Quiggin despatches the false certainties of the period from the 1980s to 2008, with his surgical precision, not sparing anything or anybody who qualified for what he calls ‘Zombie economics’ and its close-cousin, Voodoo politics. One of these ideas that I have always found unlikely, was the idea that ‘prices generated by financial markets represent the best possible estimate of the value of any investment’, at least until the moment when they clearly don’t, but by then the improbable idea had done more than enough damage.

Indeed, the very idea of general equilibrium, claimed as mathematically ‘proven’ to exist by Arrow and Debrue (1954) though not practised on any known world. General Equilibrium has long been anathema to me since Samuelson attributed the ‘proof’ of it to be related to what Adam Smith was alleged to have meant by the metaphor of ‘an invisible hand’. This is contrary to the evidence of his use of it in Wealth Of Nations, of which I have commented many times on Lost Legacy. So this alone made me wonder about ‘Dynamic Stochastic General Equilibrium’ and what resulted from applying it in real-world economies.

On ‘Trickle-down economics’ Quiggin really goes to town, but perhaps overstates his case a little. Of course, using data from the USA, Britain, Australia, I am not surprised that the evidence for any sign of a ‘trickle down effect’ is found wanting, but would mention the fact (of which few would disagree) o that the living standards of the poor, relative to the super-rich, in the main capitalist countries, when compared to the living standards of the bulk of the majority poor in the poor countries, are incomparably better than those trapped in the worlds really poor countries.

The fact that the super-rich and the middle-rich in the richer capitalist mixed economies are so far ahead must still have something to do with the fact that the same economies that made the super-rich so rich, also had something to do with the relatively much better living standards of their poorer minorities. I notice no mass migration, legal or otherwise, from USA, Britain, and Australia, of the poor in the big capitalist moving towards the poorer countries. The traffic is all in the other direction. Poor people are not stupid.

On ‘privatisation’, Quiggin makes another strong case against selling off state-run monopolies and it is worth studying by all sides of the argument. It is also worth noting that government treasuries prefer to sell state-monopolies to get a higher price when they are sold as private monopolies. And that’s the rub.

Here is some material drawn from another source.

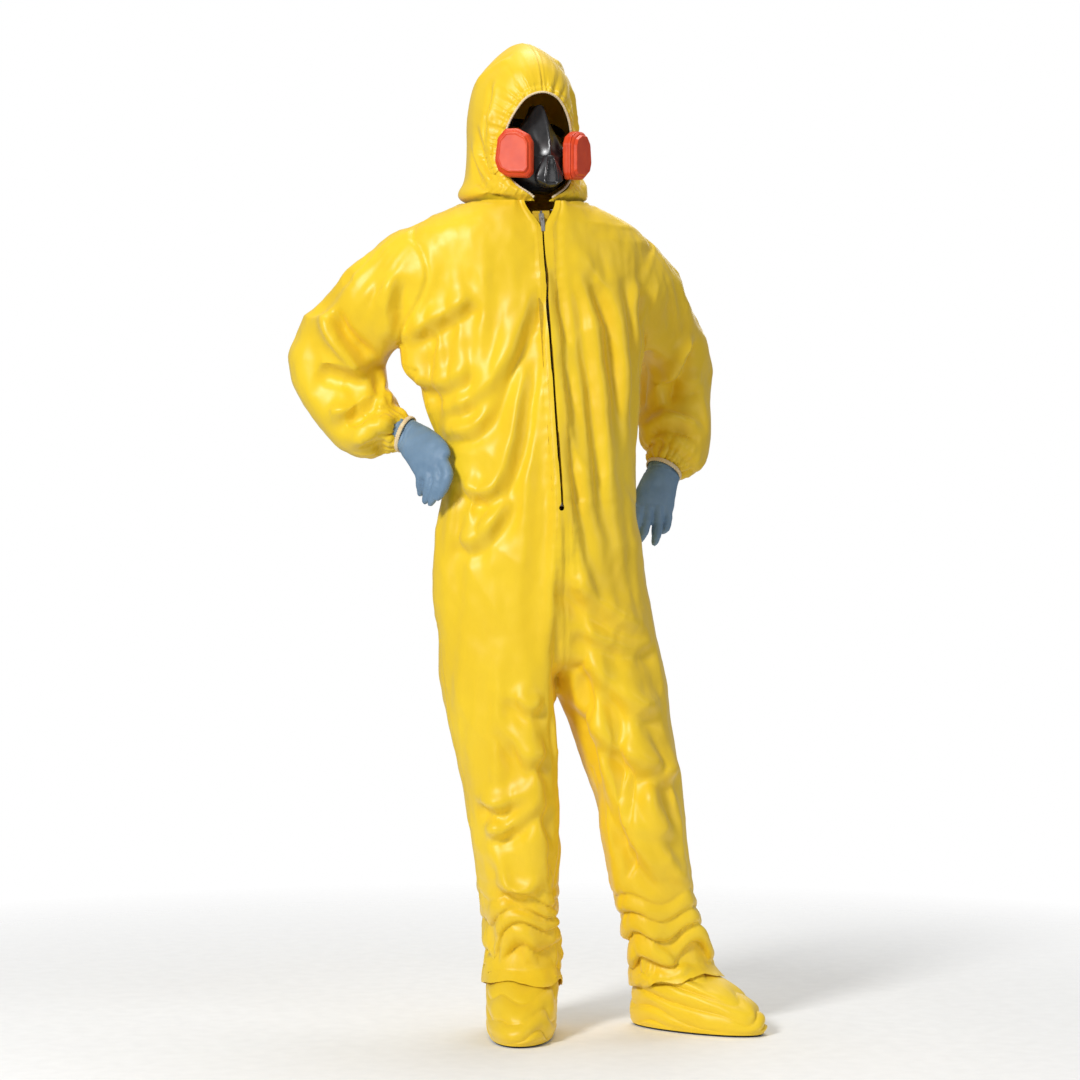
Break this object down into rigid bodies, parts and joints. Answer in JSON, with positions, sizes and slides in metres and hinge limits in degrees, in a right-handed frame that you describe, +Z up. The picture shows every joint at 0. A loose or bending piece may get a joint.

Private monopolies, which by definition do not compete, do not do as well as they would otherwise from the points of view of their customers. This was the experience in Britain at the time of the great transfer of state monopolies into private monopolies – BT, gas and electricity are UK examples. Getting a telephone connected could take weeks, until telecoms were opened to competition, likewise with the old public utilities. Even France Telecom has improved dramatically since Orange took it over operationally and other competitors moved in. In Australia, the old state monopolies of civil aviation, once swept way, led to incomparably better timetables and customer friendly services, as I found on a recent return visit to Sydney and Melbourne. The benefits of competition in service and customer treatment may not show in the statistics; I doubt if any government will try to draw them back into state.

However, Professor Quiggin has written a racy account of the crisis in the world economy and the related crisis in economics. He writes:

An economy can settle for long periods in a low-output, high- unemployment state and may not meet the neoclassical definition of equilibrium but does match the original concept, borrowed from physics, of a state in which the system tends to remain and to which it tends to return … we need a theory that encompasses crises and rapid jumps between one kind of equilibrium and another ... Between these two levels, we need to consider the fact that the economy is not a simple machine for aggregating consumer preferences and allocating resources accordingly. The economy is embedded in a complex social structure, and there is a continuous interaction between the economic system and society as a whole. Phenomena like ‘trust’ and ‘confidence are primarily social, but they affect, and are affected by, the performance of the economic system” (p. 124).

This is one of many other passages in which I completely agreed with Quiggin, not least for the verity of his pronouncements, but also for its echo of Adam Smith’s approach to analysis in Moral Sentiments and Wealth Of Nations, from which classical and neoclassical theorists ran away as fast as they could. The classicals slowly slid via Ricardo towards Marx, and the neo-classicals slowly – then speedily – raced towards mathematical abstractions, woefully bereft of contact with the real world.

It’s not that Zombie ideas just ‘walk among us’; their pronouncements are of a world without human beings (aka Homo economicus and her brood), and if they merely are replaced by more refined abstractions, better equations, and more sophisticated maths, we have good reasons to fear the future.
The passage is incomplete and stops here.